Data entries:
____________________

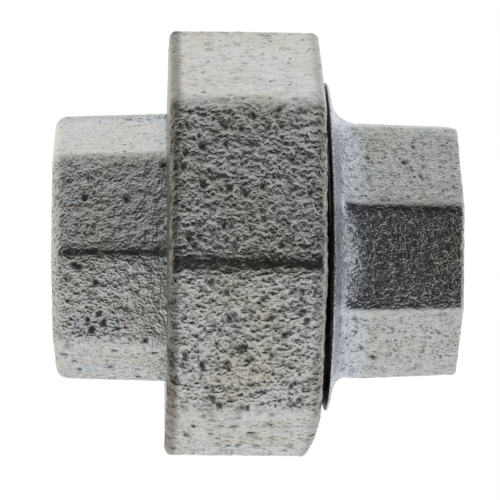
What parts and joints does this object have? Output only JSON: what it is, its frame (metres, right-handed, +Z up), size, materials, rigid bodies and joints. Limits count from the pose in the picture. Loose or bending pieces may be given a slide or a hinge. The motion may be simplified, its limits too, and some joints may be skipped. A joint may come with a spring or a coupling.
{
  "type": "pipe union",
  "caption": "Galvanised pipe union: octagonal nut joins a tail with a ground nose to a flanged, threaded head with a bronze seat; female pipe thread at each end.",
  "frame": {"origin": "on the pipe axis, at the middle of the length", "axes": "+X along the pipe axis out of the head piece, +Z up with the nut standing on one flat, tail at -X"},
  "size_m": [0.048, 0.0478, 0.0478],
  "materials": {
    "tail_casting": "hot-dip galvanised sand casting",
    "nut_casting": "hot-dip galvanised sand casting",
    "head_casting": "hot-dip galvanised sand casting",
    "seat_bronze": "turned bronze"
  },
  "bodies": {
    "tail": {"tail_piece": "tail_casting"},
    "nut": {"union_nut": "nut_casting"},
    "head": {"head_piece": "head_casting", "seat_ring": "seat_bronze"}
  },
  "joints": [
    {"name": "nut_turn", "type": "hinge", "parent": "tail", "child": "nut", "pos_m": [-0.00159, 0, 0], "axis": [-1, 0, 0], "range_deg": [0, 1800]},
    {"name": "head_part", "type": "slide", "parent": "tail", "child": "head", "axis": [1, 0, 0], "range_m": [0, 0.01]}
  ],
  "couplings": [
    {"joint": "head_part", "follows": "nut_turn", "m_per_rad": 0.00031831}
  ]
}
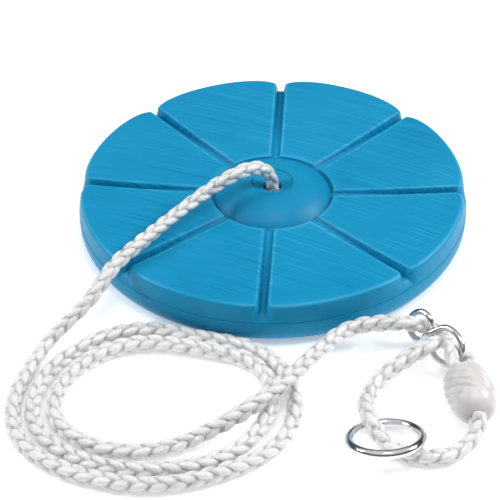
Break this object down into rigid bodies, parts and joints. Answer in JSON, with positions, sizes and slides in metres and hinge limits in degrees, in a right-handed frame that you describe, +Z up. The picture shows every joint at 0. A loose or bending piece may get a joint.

____________________

-- WHAT YOU SHOULD DO --
Reproduce the listing in full. Keep it exactly as written.

-- FINAL ANSWER --
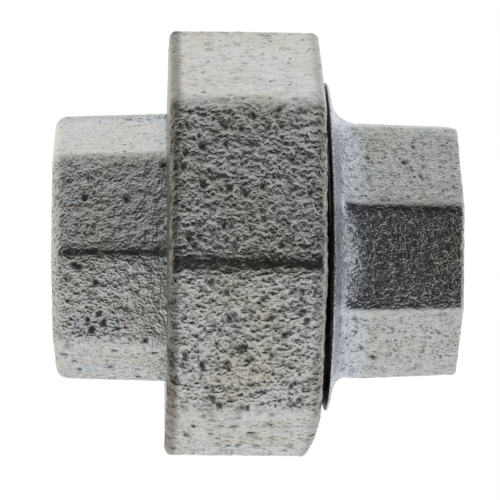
What parts and joints does this object have? Output only JSON: what it is, its frame (metres, right-handed, +Z up), size, materials, rigid bodies and joints. Limits count from the pose in the picture. Loose or bending pieces may be given a slide or a hinge. The motion may be simplified, its limits too, and some joints may be skipped. A joint may come with a spring or a coupling.
{
  "type": "pipe union",
  "caption": "Galvanised pipe union: octagonal nut joins a tail with a ground nose to a flanged, threaded head with a bronze seat; female pipe thread at each end.",
  "frame": {"origin": "on the pipe axis, at the middle of the length", "axes": "+X along the pipe axis out of the head piece, +Z up with the nut standing on one flat, tail at -X"},
  "size_m": [0.048, 0.0478, 0.0478],
  "materials": {
    "tail_casting": "hot-dip galvanised sand casting",
    "nut_casting": "hot-dip galvanised sand casting",
    "head_casting": "hot-dip galvanised sand casting",
    "seat_bronze": "turned bronze"
  },
  "bodies": {
    "tail": {"tail_piece": "tail_casting"},
    "nut": {"union_nut": "nut_casting"},
    "head": {"head_piece": "head_casting", "seat_ring": "seat_bronze"}
  },
  "joints": [
    {"name": "nut_turn", "type": "hinge", "parent": "tail", "child": "nut", "pos_m": [-0.00159, 0, 0], "axis": [-1, 0, 0], "range_deg": [0, 1800]},
    {"name": "head_part", "type": "slide", "parent": "tail", "child": "head", "axis": [1, 0, 0], "range_m": [0, 0.01]}
  ],
  "couplings": [
    {"joint": "head_part", "follows": "nut_turn", "m_per_rad": 0.00031831}
  ]
}
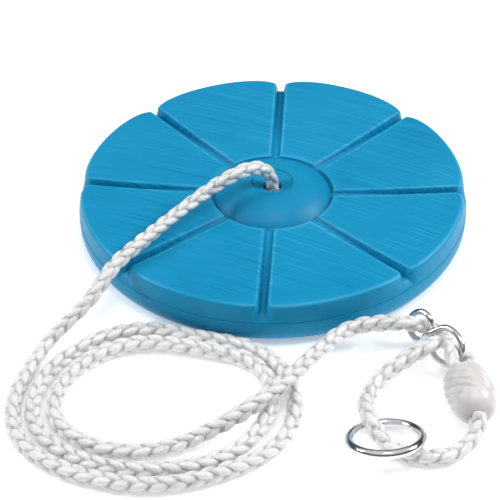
Break this object down into rigid bodies, parts and joints. Answer in JSON, with positions, sizes and slides in metres and hinge limits in degrees, in a right-handed frame that you describe, +Z up. The picture shows every joint at 0. A loose or bending piece may get a joint.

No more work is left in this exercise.